Talking about India’s place in the global AI scene, he said the country’s talent pool, digital public infrastructure, and an optimistic public response to AI placed it in a good position.

“By focusing on mass adoption here, I think India is well positioned to be a leader in AI,” he said, adding that such deployment offered “the way that you are going to bring the most impact to the most people.”

Talking about summits across the world, Sunak said, “There were summits on every single topic that you could imagine… but there wasn’t a summit to discuss what I thought was the most transformative technology of our lifetimes,” he said. “AI is a general-purpose technology… and we’re lucky to live at a time when this technology has come along.”

On why he broadened the diplomatic approach to include frontier AI companies, Sunak said cutting-edge research happened outside government laboratories. “…research at the frontier was happening in these companies. It wasn’t happening inside government R&D labs. So, they needed to be at the table, alongside leaders.”

Despite initial skepticism on whether political leaders and tech innovators could meaningfully engage, his experiment succeeded, Sunak noted.

Referencing his lack of a technical background, he said, “I don’t have a STEM background, much to my parents’ great distress… If I can survive family dinner with my in-laws, I can survive the summit.” He added that his wife’s uncle is an astrophysics professor, his brother-in-law holds a computer science PhD, and his father-in-law founded a software company.

Beyond praise for India’s ecosystem, Sunak used the Carnegie & Observer Research Foundation platform to outline what he described as the core challenge of the AI era—building public trust.

He contrasted the upbeat reception to AI in India and the Global South with—what he called—a more anxious mood in Western nations.

“Here in India, there is incredible optimism and trust… whereas in the West the overriding feeling is one of anxiety,” he said.

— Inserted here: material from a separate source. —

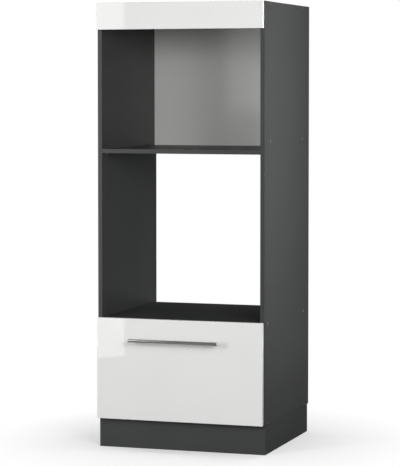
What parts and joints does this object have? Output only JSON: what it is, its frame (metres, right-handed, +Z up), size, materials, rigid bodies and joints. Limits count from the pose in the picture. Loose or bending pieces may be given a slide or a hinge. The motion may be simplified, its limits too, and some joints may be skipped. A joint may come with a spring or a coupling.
{
  "type": "built-in microwave and oven cabinet",
  "caption": "Tall kitchen housing: a microwave niche with a back panel above an open oven niche, with a white fascia on top and a deep drawer on roller runners below.",
  "frame": {"origin": "on the floor, under the middle of the cabinet with its fronts and handle", "axes": "+Z up, -Y the way the fronts face and the drawer opens, +X to the right seen from the front"},
  "size_m": [0.6, 0.6176, 1.537],
  "materials": {
    "anthracite_board": "chipboard with matt anthracite melamine faces and edges",
    "white_gloss_front": "fibreboard wrapped in white high-gloss foil",
    "grey_hardboard": "thin hardboard with a light-grey lacquered face",
    "grey_drawer_board": "chipboard with light-grey melamine faces",
    "zinc_steel": "bright zinc plating",
    "handle_steel": "polished steel",
    "runner_enamel": "white epoxy powder coat",
    "roller_nylon": "natural nylon",
    "cap_plastic": "light-grey moulded plastic",
    "bumper_rubber": "translucent soft plastic"
  },
  "bodies": {
    "carcass": {"side_panel_left": "anthracite_board", "side_panel_right": "anthracite_board", "top_board": "anthracite_board", "microwave_shelf": "anthracite_board", "oven_floor_board": "anthracite_board", "bottom_board": "anthracite_board", "upper_back_panel": "grey_hardboard", "lower_back_panel": "grey_hardboard", "plinth_front": "anthracite_board", "plinth_rear": "anthracite_board", "plinth_side_left": "anthracite_board", "plinth_side_right": "anthracite_board", "fascia_panel": "white_gloss_front", "fascia_bracket_left": "zinc_steel", "fascia_bracket_right": "zinc_steel", "top_screw_left_front": "zinc_steel", "top_screw_left_rear": "zinc_steel", "top_screw_right_front": "zinc_steel", "top_screw_right_rear": "zinc_steel", "oven_floor_screw_left_front": "zinc_steel", "oven_floor_screw_left_rear": "zinc_steel", "oven_floor_screw_right_front": "zinc_steel", "oven_floor_screw_right_rear": "zinc_steel", "bottom_screw_left_front": "zinc_steel", "bottom_screw_left_rear": "zinc_steel", "bottom_screw_right_front": "zinc_steel", "bottom_screw_right_rear": "zinc_steel", "shelf_pin_left_front": "zinc_steel", "shelf_pin_left_rear": "zinc_steel", "shelf_pin_right_front": "zinc_steel", "shelf_pin_right_rear": "zinc_steel", "shelf_hole_cap_left_front": "cap_plastic", "shelf_hole_cap_left_rear": "cap_plastic", "shelf_hole_cap_right_front": "cap_plastic", "shelf_hole_cap_right_rear": "cap_plastic", "cabinet_runner_left": "runner_enamel", "cabinet_runner_right": "runner_enamel", "cabinet_roller_rivet_left": "zinc_steel", "cabinet_roller_rivet_right": "zinc_steel"},
    "drawer": {"drawer_front": "white_gloss_front", "drawer_side_left": "grey_drawer_board", "drawer_side_right": "grey_drawer_board", "drawer_back": "grey_drawer_board", "drawer_bottom": "grey_hardboard", "drawer_bumper_left": "bumper_rubber", "drawer_bumper_right": "bumper_rubber", "handle_bar": "handle_steel", "handle_post_left": "handle_steel", "handle_post_right": "handle_steel", "handle_screw_left": "zinc_steel", "handle_screw_right": "zinc_steel", "drawer_runner_left": "runner_enamel", "drawer_runner_right": "runner_enamel", "drawer_roller_rivet_left": "zinc_steel", "drawer_roller_rivet_right": "zinc_steel"},
    "cabinet_roller_left": {"cabinet_roller_left": "roller_nylon"},
    "cabinet_roller_right": {"cabinet_roller_right": "roller_nylon"},
    "drawer_roller_left": {"drawer_roller_left": "roller_nylon"},
    "drawer_roller_right": {"drawer_roller_right": "roller_nylon"}
  },
  "joints": [
    {"name": "drawer_slide", "type": "slide", "parent": "carcass", "child": "drawer", "axis": [0, -1, 0], "range_m": [0, 0.375]},
    {"name": "cabinet_roller_left_turn", "type": "hinge", "parent": "carcass", "child": "cabinet_roller_left", "pos_m": [-0.2795, -0.23325, 0.13975], "axis": [1, 0, 0], "continuous": true},
    {"name": "cabinet_roller_right_turn", "type": "hinge", "parent": "carcass", "child": "cabinet_roller_right", "pos_m": [0.2795, -0.23325, 0.13975], "axis": [1, 0, 0], "continuous": true},
    {"name": "drawer_roller_left_turn", "type": "hinge", "parent": "drawer", "child": "drawer_roller_left", "pos_m": [-0.27875, 0.23475, 0.13775], "axis": [1, 0, 0], "continuous": true},
    {"name": "drawer_roller_right_turn", "type": "hinge", "parent": "drawer", "child": "drawer_roller_right", "pos_m": [0.27875, 0.23475, 0.13775], "axis": [1, 0, 0], "continuous": true}
  ],
  "couplings": [
    {"joint": "cabinet_roller_left_turn", "follows": "drawer_slide", "rad_per_m": 90.909},
    {"joint": "cabinet_roller_right_turn", "follows": "drawer_slide", "rad_per_m": 90.909},
    {"joint": "drawer_roller_left_turn", "follows": "drawer_slide", "rad_per_m": 90.909},
    {"joint": "drawer_roller_right_turn", "follows": "drawer_slide", "rad_per_m": 90.909}
  ]
}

The unease, he added, was tied to concerns about jobs and economic disruption—challenges that required active policy responses.

“AI is going to change the labour market. Some jobs will go. Many more will be redesigned,” he said. “The role of government is not to stop the innovation, but it’s to support people to take on these new tasks, new roles with confidence and security.”

With that, Sunak called for education reform, wider digital literacy, and workforce re-skilling as part of that effort.

He also stressed public sector adoption of AI to build trust. When citizens encounter AI delivering tangible improvements—“better healthcare, more effective government services, faster response times from the state”—he said that the abstract debate about trust would become grounded in real experience.

Sunak pointed to India’s digital infrastructure, from identity systems to payment networks and health accounts, calling them “distribution rails”, with the products AI-enabled to scale to reach hundreds of millions of users.

“If you’re doing something in India, you’re doing something in a place where people are hungry, excited, they’re positive to use it to get the benefits of it,” he said.

While acknowledging the risks and complexities of rapid technological change, Sunak closed his speech on a philosophical note on the human role in an AI-augmented world.

“AI will have an enormous amount of knowledge, but we should never forget knowledge is not the same as wisdom,” he said, urging both policymakers and societies to keep human judgment at the centre of technological progress.